--- start LISTED ENTRIES ---

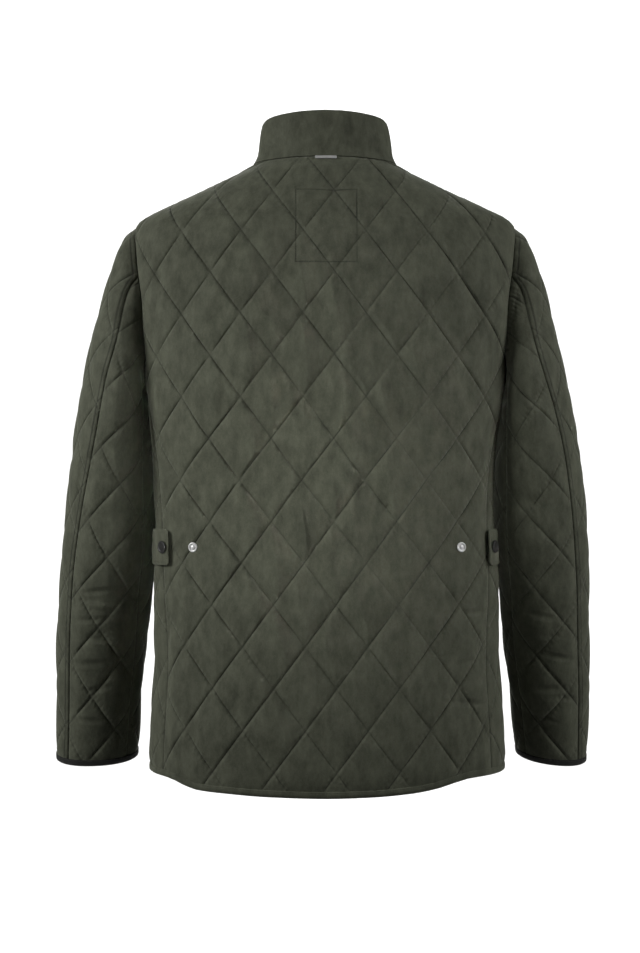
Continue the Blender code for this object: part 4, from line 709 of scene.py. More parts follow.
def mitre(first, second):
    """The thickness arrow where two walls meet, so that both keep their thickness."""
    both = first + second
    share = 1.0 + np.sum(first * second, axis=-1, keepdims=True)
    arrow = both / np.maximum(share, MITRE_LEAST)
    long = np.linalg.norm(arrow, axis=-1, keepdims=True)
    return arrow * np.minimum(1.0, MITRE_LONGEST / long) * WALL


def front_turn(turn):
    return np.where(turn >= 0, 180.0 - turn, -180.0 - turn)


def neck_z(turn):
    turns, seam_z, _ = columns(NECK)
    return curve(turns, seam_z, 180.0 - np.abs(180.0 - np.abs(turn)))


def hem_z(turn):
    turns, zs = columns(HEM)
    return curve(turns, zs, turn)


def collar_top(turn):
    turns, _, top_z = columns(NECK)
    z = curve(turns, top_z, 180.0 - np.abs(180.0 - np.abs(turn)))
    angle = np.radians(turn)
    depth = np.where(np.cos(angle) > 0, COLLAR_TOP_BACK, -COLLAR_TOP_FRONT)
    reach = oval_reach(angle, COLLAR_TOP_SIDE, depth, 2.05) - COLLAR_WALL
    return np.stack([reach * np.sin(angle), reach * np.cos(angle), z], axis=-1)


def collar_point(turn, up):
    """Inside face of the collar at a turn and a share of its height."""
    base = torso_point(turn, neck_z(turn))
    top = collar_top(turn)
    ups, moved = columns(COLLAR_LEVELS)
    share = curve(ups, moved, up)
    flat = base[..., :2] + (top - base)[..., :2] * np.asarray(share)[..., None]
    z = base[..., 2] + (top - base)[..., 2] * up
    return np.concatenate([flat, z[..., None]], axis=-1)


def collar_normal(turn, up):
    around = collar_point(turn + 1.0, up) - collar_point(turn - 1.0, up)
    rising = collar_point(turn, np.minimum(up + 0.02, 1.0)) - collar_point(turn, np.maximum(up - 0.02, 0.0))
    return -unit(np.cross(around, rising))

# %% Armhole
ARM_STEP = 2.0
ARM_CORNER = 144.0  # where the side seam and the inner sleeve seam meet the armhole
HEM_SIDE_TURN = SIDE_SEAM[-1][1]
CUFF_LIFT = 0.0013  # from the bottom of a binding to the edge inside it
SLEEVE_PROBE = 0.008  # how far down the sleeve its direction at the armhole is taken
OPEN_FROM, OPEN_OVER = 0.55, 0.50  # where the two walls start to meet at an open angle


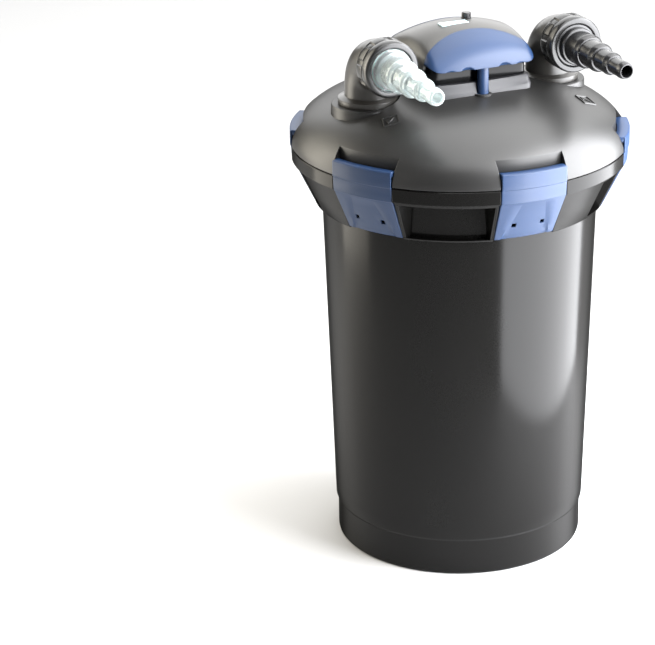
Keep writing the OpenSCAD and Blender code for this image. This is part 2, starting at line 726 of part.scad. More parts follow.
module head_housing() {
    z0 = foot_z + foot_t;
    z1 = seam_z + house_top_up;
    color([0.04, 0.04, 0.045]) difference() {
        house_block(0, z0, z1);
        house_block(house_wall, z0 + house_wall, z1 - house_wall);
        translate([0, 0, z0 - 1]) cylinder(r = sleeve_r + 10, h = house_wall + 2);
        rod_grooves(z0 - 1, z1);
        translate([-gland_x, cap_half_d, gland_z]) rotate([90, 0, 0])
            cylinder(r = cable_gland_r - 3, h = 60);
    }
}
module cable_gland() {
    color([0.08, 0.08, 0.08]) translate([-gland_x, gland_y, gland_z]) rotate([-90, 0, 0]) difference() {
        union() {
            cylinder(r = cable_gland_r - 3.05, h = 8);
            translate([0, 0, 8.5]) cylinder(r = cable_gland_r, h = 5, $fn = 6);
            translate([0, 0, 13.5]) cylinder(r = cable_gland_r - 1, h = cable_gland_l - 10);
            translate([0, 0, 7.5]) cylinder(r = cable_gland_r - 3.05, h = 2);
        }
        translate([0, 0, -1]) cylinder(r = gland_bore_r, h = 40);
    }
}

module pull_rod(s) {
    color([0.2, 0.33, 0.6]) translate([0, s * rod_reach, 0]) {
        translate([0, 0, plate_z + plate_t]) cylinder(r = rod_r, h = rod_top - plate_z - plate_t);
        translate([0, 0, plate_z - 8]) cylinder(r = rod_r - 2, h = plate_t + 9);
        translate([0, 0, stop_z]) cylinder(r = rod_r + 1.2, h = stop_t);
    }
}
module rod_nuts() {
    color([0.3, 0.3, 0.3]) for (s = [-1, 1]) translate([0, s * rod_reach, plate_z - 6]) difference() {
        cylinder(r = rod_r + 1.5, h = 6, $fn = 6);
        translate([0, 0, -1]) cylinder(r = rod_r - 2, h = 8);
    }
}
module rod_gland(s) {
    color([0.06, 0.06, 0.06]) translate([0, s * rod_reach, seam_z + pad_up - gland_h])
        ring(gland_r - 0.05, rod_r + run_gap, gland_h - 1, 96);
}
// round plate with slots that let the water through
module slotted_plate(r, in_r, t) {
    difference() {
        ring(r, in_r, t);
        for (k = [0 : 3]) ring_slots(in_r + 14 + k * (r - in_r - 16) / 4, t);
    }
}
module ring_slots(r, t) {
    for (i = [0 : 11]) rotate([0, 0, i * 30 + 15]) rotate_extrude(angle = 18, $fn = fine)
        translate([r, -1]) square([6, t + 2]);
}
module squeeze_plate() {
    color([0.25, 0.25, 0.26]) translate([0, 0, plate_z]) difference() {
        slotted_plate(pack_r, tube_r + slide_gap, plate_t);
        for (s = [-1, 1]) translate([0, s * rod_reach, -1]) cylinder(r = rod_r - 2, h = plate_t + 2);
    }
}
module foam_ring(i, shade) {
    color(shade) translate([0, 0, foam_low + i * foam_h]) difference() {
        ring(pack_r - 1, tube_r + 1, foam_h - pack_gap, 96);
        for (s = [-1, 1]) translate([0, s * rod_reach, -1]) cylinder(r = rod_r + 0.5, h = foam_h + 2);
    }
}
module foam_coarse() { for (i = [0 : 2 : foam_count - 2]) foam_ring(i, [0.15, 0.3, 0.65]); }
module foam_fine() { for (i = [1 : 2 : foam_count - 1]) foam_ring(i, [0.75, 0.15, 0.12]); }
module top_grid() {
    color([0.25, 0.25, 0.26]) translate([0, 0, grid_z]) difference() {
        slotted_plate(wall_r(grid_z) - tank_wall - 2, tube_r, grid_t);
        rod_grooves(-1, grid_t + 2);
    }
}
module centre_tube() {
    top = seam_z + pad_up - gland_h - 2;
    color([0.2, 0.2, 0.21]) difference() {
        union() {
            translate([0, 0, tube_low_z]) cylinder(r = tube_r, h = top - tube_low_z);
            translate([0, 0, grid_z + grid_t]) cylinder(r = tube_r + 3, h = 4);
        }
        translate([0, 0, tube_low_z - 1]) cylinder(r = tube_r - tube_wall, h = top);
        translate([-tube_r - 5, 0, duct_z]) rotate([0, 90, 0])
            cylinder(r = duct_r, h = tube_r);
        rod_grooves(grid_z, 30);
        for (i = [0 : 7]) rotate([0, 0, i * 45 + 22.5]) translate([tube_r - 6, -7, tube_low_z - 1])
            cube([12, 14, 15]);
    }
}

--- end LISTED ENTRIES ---

Write the whole listing out again. Keep every line exactly as it is.

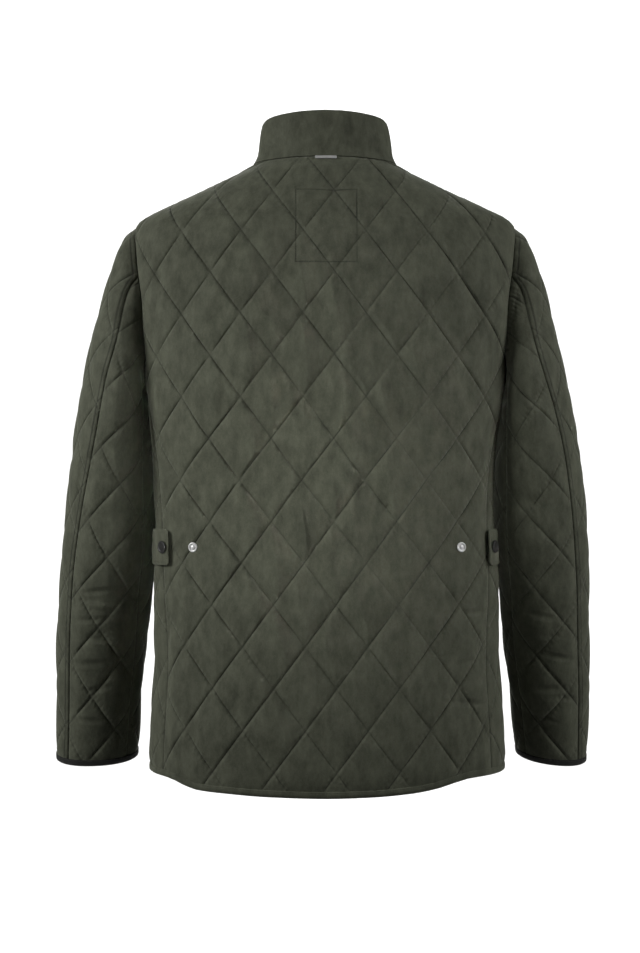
Continue the Blender code for this object: part 4, from line 709 of scene.py. More parts follow.
def mitre(first, second):
    """The thickness arrow where two walls meet, so that both keep their thickness."""
    both = first + second
    share = 1.0 + np.sum(first * second, axis=-1, keepdims=True)
    arrow = both / np.maximum(share, MITRE_LEAST)
    long = np.linalg.norm(arrow, axis=-1, keepdims=True)
    return arrow * np.minimum(1.0, MITRE_LONGEST / long) * WALL


def front_turn(turn):
    return np.where(turn >= 0, 180.0 - turn, -180.0 - turn)


def neck_z(turn):
    turns, seam_z, _ = columns(NECK)
    return curve(turns, seam_z, 180.0 - np.abs(180.0 - np.abs(turn)))


def hem_z(turn):
    turns, zs = columns(HEM)
    return curve(turns, zs, turn)


def collar_top(turn):
    turns, _, top_z = columns(NECK)
    z = curve(turns, top_z, 180.0 - np.abs(180.0 - np.abs(turn)))
    angle = np.radians(turn)
    depth = np.where(np.cos(angle) > 0, COLLAR_TOP_BACK, -COLLAR_TOP_FRONT)
    reach = oval_reach(angle, COLLAR_TOP_SIDE, depth, 2.05) - COLLAR_WALL
    return np.stack([reach * np.sin(angle), reach * np.cos(angle), z], axis=-1)


def collar_point(turn, up):
    """Inside face of the collar at a turn and a share of its height."""
    base = torso_point(turn, neck_z(turn))
    top = collar_top(turn)
    ups, moved = columns(COLLAR_LEVELS)
    share = curve(ups, moved, up)
    flat = base[..., :2] + (top - base)[..., :2] * np.asarray(share)[..., None]
    z = base[..., 2] + (top - base)[..., 2] * up
    return np.concatenate([flat, z[..., None]], axis=-1)


def collar_normal(turn, up):
    around = collar_point(turn + 1.0, up) - collar_point(turn - 1.0, up)
    rising = collar_point(turn, np.minimum(up + 0.02, 1.0)) - collar_point(turn, np.maximum(up - 0.02, 0.0))
    return -unit(np.cross(around, rising))

# %% Armhole
ARM_STEP = 2.0
ARM_CORNER = 144.0  # where the side seam and the inner sleeve seam meet the armhole
HEM_SIDE_TURN = SIDE_SEAM[-1][1]
CUFF_LIFT = 0.0013  # from the bottom of a binding to the edge inside it
SLEEVE_PROBE = 0.008  # how far down the sleeve its direction at the armhole is taken
OPEN_FROM, OPEN_OVER = 0.55, 0.50  # where the two walls start to meet at an open angle


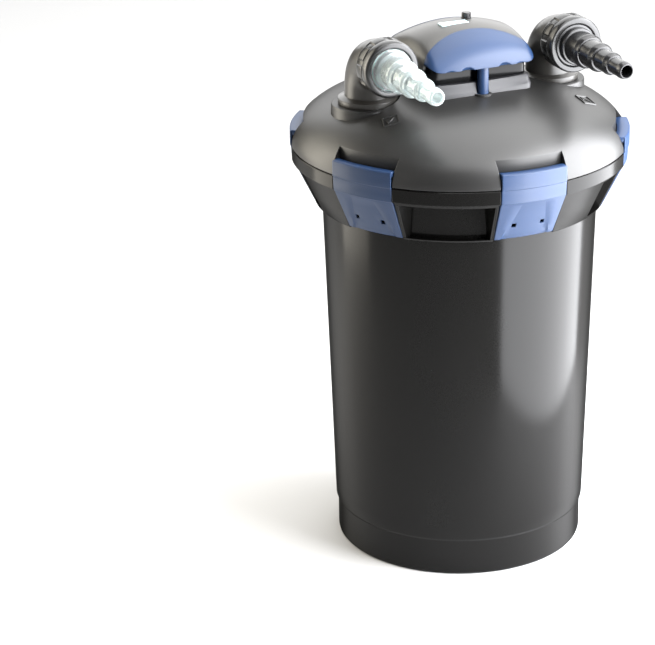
Keep writing the OpenSCAD and Blender code for this image. This is part 2, starting at line 726 of part.scad. More parts follow.
module head_housing() {
    z0 = foot_z + foot_t;
    z1 = seam_z + house_top_up;
    color([0.04, 0.04, 0.045]) difference() {
        house_block(0, z0, z1);
        house_block(house_wall, z0 + house_wall, z1 - house_wall);
        translate([0, 0, z0 - 1]) cylinder(r = sleeve_r + 10, h = house_wall + 2);
        rod_grooves(z0 - 1, z1);
        translate([-gland_x, cap_half_d, gland_z]) rotate([90, 0, 0])
            cylinder(r = cable_gland_r - 3, h = 60);
    }
}
module cable_gland() {
    color([0.08, 0.08, 0.08]) translate([-gland_x, gland_y, gland_z]) rotate([-90, 0, 0]) difference() {
        union() {
            cylinder(r = cable_gland_r - 3.05, h = 8);
            translate([0, 0, 8.5]) cylinder(r = cable_gland_r, h = 5, $fn = 6);
            translate([0, 0, 13.5]) cylinder(r = cable_gland_r - 1, h = cable_gland_l - 10);
            translate([0, 0, 7.5]) cylinder(r = cable_gland_r - 3.05, h = 2);
        }
        translate([0, 0, -1]) cylinder(r = gland_bore_r, h = 40);
    }
}

module pull_rod(s) {
    color([0.2, 0.33, 0.6]) translate([0, s * rod_reach, 0]) {
        translate([0, 0, plate_z + plate_t]) cylinder(r = rod_r, h = rod_top - plate_z - plate_t);
        translate([0, 0, plate_z - 8]) cylinder(r = rod_r - 2, h = plate_t + 9);
        translate([0, 0, stop_z]) cylinder(r = rod_r + 1.2, h = stop_t);
    }
}
module rod_nuts() {
    color([0.3, 0.3, 0.3]) for (s = [-1, 1]) translate([0, s * rod_reach, plate_z - 6]) difference() {
        cylinder(r = rod_r + 1.5, h = 6, $fn = 6);
        translate([0, 0, -1]) cylinder(r = rod_r - 2, h = 8);
    }
}
module rod_gland(s) {
    color([0.06, 0.06, 0.06]) translate([0, s * rod_reach, seam_z + pad_up - gland_h])
        ring(gland_r - 0.05, rod_r + run_gap, gland_h - 1, 96);
}
// round plate with slots that let the water through
module slotted_plate(r, in_r, t) {
    difference() {
        ring(r, in_r, t);
        for (k = [0 : 3]) ring_slots(in_r + 14 + k * (r - in_r - 16) / 4, t);
    }
}
module ring_slots(r, t) {
    for (i = [0 : 11]) rotate([0, 0, i * 30 + 15]) rotate_extrude(angle = 18, $fn = fine)
        translate([r, -1]) square([6, t + 2]);
}
module squeeze_plate() {
    color([0.25, 0.25, 0.26]) translate([0, 0, plate_z]) difference() {
        slotted_plate(pack_r, tube_r + slide_gap, plate_t);
        for (s = [-1, 1]) translate([0, s * rod_reach, -1]) cylinder(r = rod_r - 2, h = plate_t + 2);
    }
}
module foam_ring(i, shade) {
    color(shade) translate([0, 0, foam_low + i * foam_h]) difference() {
        ring(pack_r - 1, tube_r + 1, foam_h - pack_gap, 96);
        for (s = [-1, 1]) translate([0, s * rod_reach, -1]) cylinder(r = rod_r + 0.5, h = foam_h + 2);
    }
}
module foam_coarse() { for (i = [0 : 2 : foam_count - 2]) foam_ring(i, [0.15, 0.3, 0.65]); }
module foam_fine() { for (i = [1 : 2 : foam_count - 1]) foam_ring(i, [0.75, 0.15, 0.12]); }
module top_grid() {
    color([0.25, 0.25, 0.26]) translate([0, 0, grid_z]) difference() {
        slotted_plate(wall_r(grid_z) - tank_wall - 2, tube_r, grid_t);
        rod_grooves(-1, grid_t + 2);
    }
}
module centre_tube() {
    top = seam_z + pad_up - gland_h - 2;
    color([0.2, 0.2, 0.21]) difference() {
        union() {
            translate([0, 0, tube_low_z]) cylinder(r = tube_r, h = top - tube_low_z);
            translate([0, 0, grid_z + grid_t]) cylinder(r = tube_r + 3, h = 4);
        }
        translate([0, 0, tube_low_z - 1]) cylinder(r = tube_r - tube_wall, h = top);
        translate([-tube_r - 5, 0, duct_z]) rotate([0, 90, 0])
            cylinder(r = duct_r, h = tube_r);
        rod_grooves(grid_z, 30);
        for (i = [0 : 7]) rotate([0, 0, i * 45 + 22.5]) translate([tube_r - 6, -7, tube_low_z - 1])
            cube([12, 14, 15]);
    }
}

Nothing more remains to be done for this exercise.